Now we need to parse the XML using XQuery to get the data out and present it to the screen. I have moved the data and action tags around so my result set is ordered how I like it. Don't run this yet, just look it over and move on to the next step.

-- Extract the data from the XML
    event_data.value ('(/event/@name)[1]', 'varchar(100)') AS name,
    event_data.value ('(/event/@timestamp)[1]', 'varchar(100)') AS timestamp,
    event_data.value ('(/event/action[@name=''username'']/value)[1]', 'varchar(100)') AS username,
    event_data.value ('(/event/action[@name=''session_id'']/value)[1]', 'varchar(100)') AS spid,
    event_data.value ('(/event/action[@name=''client_app_name'']/value)[1]', 'varchar(100)') AS client_app_name,
    event_data.value ('(/event/action[@name=''client_hostname'']/value)[1]', 'varchar(100)') AS client_hostname,
    event_data.value ('(/event/action[@name=''database_name'']/value)[1]', 'varchar(100)') AS databasename,
    event_data.value ('(/event/data[@name=''object_name'']/value)[1]', 'varchar(100)') AS objectname,
    event_data.value ('(/event/data[@name=''cpu_time'']/value)[1]', 'varchar(100)') AS cpu_time,
    event_data.value ('(/event/data[@name=''duration'']/value)[1]', 'VARCHAR(100)') AS duration,
    event_data.value ('(/event/data[@name=''physical_reads'']/value)[1]', 'varchar(100)') AS physical_reads,
    event_data.value ('(/event/data[@name=''logical_reads'']/value)[1]', 'varchar(100)') AS logical_reads,
    event_data.value ('(/event/data[@name=''writes'']/value)[1]', 'varchar(100)') AS writes,
    event_data.value ('(/event/data[@name=''result'']/text)[1]', 'varchar(100)') AS result,
    event_data.value ('(/event/data[@name=''row_count'']/value)[1]', 'varchar(100)') AS row_count,
    event_data.value ('(/event/data[@name=''statement'']/value)[1]', 'varchar(100)') AS sqlstatement

FROM #RawEventData AS red

This looks pretty complicated and working with XML can be pretty complicated but we are only pulling values so lets break it down.

The first line :
    event_data.value ('(/event/@name)[1]', 'varchar(100)') AS name,

We are selecting the event_data column in our temp table and extracting some data. Look back up at the red box in the picture. The event tag is our top level tag so it will be the first element in all of our lines. We are then trying to get name attribute which is why we use /event/@name then we cast that as a varchar(100). The second line is also an attribute for the event tag, the timestamp attribute so line looks the same.

The third line:
    event_data.value ('(/event/action[@name=''username'']/value)[1]', 'varchar(100)') AS username,

We are now moving down to a subtag of event, an action tag named username and we want to get the value subtag of that action so we use /event/action[@name=''username'']/value . Look at the green box in the image above and you can see how they relate.

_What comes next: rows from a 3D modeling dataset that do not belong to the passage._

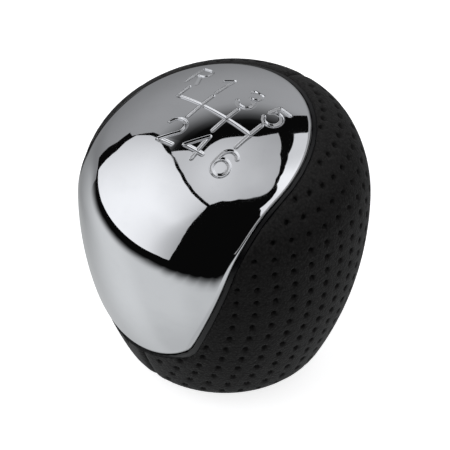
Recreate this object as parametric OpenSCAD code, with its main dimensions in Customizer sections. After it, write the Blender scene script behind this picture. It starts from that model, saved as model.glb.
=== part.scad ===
// Gear shift knob: a leaning ball-topped grip in perforated leather, with a plated cap
// whose tongue runs down the side that faces the driver.
// +X is the driver's right, +Y is forwards, +Z is up. The origin is the centre of the base.

/* [Grip] */
// Width of the knob across its waist
body_w = 52; // [50:0.5:54]
// Height of the waist above the underside of the leather
waist_h = 34.8; // [33.6:0.2:36]
// Lean of the crown towards the driver, in degrees
crown_lean = 13; // [11:0.5:14]
// Radius of the shoulder between waist and crown
shoulder_r = 12; // [11:0.25:12.5]
// Radius of the shallow crown
crown_r = 44; // [42:0.5:47]
// Radius of the flank between waist and base
flank_r = 69; // [66:0.5:74]
// Rounding of the lower edge
base_round = 8; // [7:0.25:8.5]

/* [Cap outline] */
// Radius of the outline's round upper end
cap_top_r = 19.3; // [18.8:0.1:19.8]
// Height of that radius' centre above the waist, in the cap's own plane
cap_top_w = 3.5; // [2.5:0.25:4.5]
// Radius of the outline's long sides, where they draw in
cap_side_r = 42; // [40:0.5:46]
// Height at which the sides start to draw in, below the waist
cap_side_drop = 2.6; // [2:0.2:3.4]
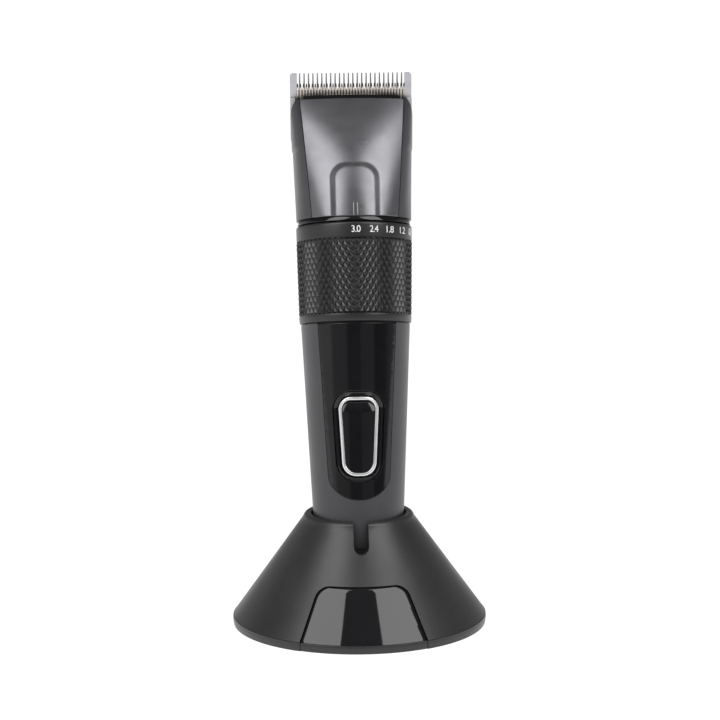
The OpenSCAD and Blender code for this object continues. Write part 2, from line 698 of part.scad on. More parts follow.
module blade_carrier() color("#9a9c9c") at_blade() difference() {
    union() {
        for (s = [0, 1]) mirror([s, 0, 0]) {
            box([carrier_x, -4.4, carrier_low], [blade_w / 2 - 0.05, -0.02, -14]);
            box([20.2, -3.2, -14.1], [blade_w / 2 - 0.05, -0.02, -8.8]);
        }
        box([-carrier_x - 0.1, -0.9, -20.4], [carrier_x + 0.1, -0.02, -17.6]);
    }
    for (s = [-1, 1]) translate([s * 19.2, 0, -18.6]) rotate([90, 0, 0]) cylinder(h = 3.4, r = 1);
    translate([0, hinge_y, hinge_z]) rotate([0, 90, 0]) cylinder(h = far, r = 0.82, center = true);
}

module blade_screws() color("#a6a8ab") at_blade() for (s = [-1, 1])
    translate([s * 19.2, 0, -18.6]) rotate([90, 0, 0]) {
        translate([0, 0, -2.3]) difference() {
            cylinder(h = 0.98, r = 2.2);
            box([-1.6, -0.25, -1], [1.6, 0.25, 0.5]);
        }
        translate([0, 0, -1.4]) cylinder(h = 4.6, r = 0.98);
    }
// The pins that the blade unit tips back on when it is unclipped.
module blade_hinge_pin() color("#b8babc") at_blade() for (s = [-1, 1])
    translate([s * 18, hinge_y, hinge_z]) rotate([0, 90, 0]) cylinder(h = 6.8, r = 0.8, center = true);

// The bracket in the head that holds the two hinge pins.
module blade_bracket() color("#8b8d90") difference() {
    union() {
        for (s = [-1, 1]) translate([s * 15.3, 0, 0]) from_side(0.7) polygon([
            [10.9, 153.7], [13.2, 153.7], [13.2, 150.8], [12.9, 150.1],
            [12.9, 143], [11.6, 143], [11.6, 148.6], [10.9, 150.6]]);
        box([-16, 11.6, 143], [16, 12.9, 147.5]);
    }
    at_blade() translate([0, hinge_y, hinge_z]) rotate([0, 90, 0]) cylinder(h = far, r = 0.8, center = true);
}

stand_shell();
stand_window();
stand_cup();
base_plate();
foot_ring();
base_screws();
stand_board();
pin_barrels();
charge_pin_left();
charge_pin_right();
power_inlet();
in_stand() front_shell();
in_stand() rear_shell();
in_stand() gloss_inlay();
in_stand() button_bezel();
in_stand() power_button();
in_stand() button_trim();
in_stand() end_cap();
in_stand() contact_pads();
in_stand() charge_socket();
in_stand() battery_cell();
in_stand() battery_cradle();
in_stand() circuit_board();
in_stand() tact_switch();
in_stand() motor_can();
in_stand() motor_cushion();
in_stand() motor_shaft();
in_stand() eccentric();
in_stand() motor_mount();
in_stand() neck_tube();
in_stand() gloss_collar();
in_stand() dial_ring();
in_stand() grip_sleeve();
in_stand() length_carriage();
in_stand() drive_lever();
in_stand() lever_pivot();
in_stand() neck_seal();
in_stand() head_cover();
in_stand() head_frame();
in_stand() head_liner();
in_stand() fixed_blade();
in_stand() blade_carrier();
in_stand() blade_hinge_pin();
in_stand() blade_bracket();
in_stand() blade_screws();
in_stand() cutter_blade();
in_stand() cutter_bridge();
in_stand() cutter_sled();
in_stand() pressure_spring();
in_stand() housing_screws();
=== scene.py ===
import json
import math

import bmesh
import bpy
import numpy as np
from mathutils import Matrix, Vector
from mathutils.geometry import delaunay_2d_cdt


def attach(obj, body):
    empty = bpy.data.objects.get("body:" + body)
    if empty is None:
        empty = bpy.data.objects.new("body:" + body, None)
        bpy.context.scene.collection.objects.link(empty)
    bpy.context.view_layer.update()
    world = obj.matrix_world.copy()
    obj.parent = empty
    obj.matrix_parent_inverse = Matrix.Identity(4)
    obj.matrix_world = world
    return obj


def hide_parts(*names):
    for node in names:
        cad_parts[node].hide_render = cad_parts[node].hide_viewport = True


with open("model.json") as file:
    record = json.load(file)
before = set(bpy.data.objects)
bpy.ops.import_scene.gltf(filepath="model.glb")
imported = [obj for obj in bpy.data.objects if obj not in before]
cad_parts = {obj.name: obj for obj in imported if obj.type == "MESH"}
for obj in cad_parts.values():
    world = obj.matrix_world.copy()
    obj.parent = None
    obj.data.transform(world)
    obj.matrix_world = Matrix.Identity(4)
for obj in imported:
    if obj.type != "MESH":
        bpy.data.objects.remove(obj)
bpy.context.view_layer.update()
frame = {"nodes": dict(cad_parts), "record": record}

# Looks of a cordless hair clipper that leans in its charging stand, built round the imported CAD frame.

# Shapes are drawn in millimetres in three frames, as in the CAD: the stand's own, the handset's, which
# leans back in the stand, and the blade's, whose origin is at the middle of the teeth's tips.
MM = 0.001
STAND = Matrix.Identity(4)
HANDSET = Matrix.Translation((0, -2.9845, 22.8715)) @ Matrix.Rotation(math.radians(-12), 4, "X")
BLADE = HANDSET @ Matrix.Translation((0, 8, 174.6)) @ Matrix.Rotation(math.radians(15), 4, "X")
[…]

Now move down a few more line:
    event_data.value ('(/event/data[@name=''duration'']/value)[1]', 'varchar(100)') AS duration,

This is very similar to the last example except this time we are accessing a data tag instead of an action tag. This corresponds to the blue box in our image.

If we skip a few more lines we see:
    event_data.value ('(/event/data[@name=''result'']/text)[1]', 'varchar(100)') AS result,

This is another data tag but this time the subtag we are trying to get the value for is a text tag instead of a value tag. See the purple box in the image, note we could have grabbed both the text and the value subtags here.
If you run the code from step 10 now, you should get multiple rows and multiple columns in your output. I have scrubbed the host names and usernames from my output but they did return data.

One thing to note is that I cast all the columns as VARCHAR in my code. If we wanted to do any aggregation or computations using some of the values (like cpu_time, reads and writes) we would want to cast those as integers.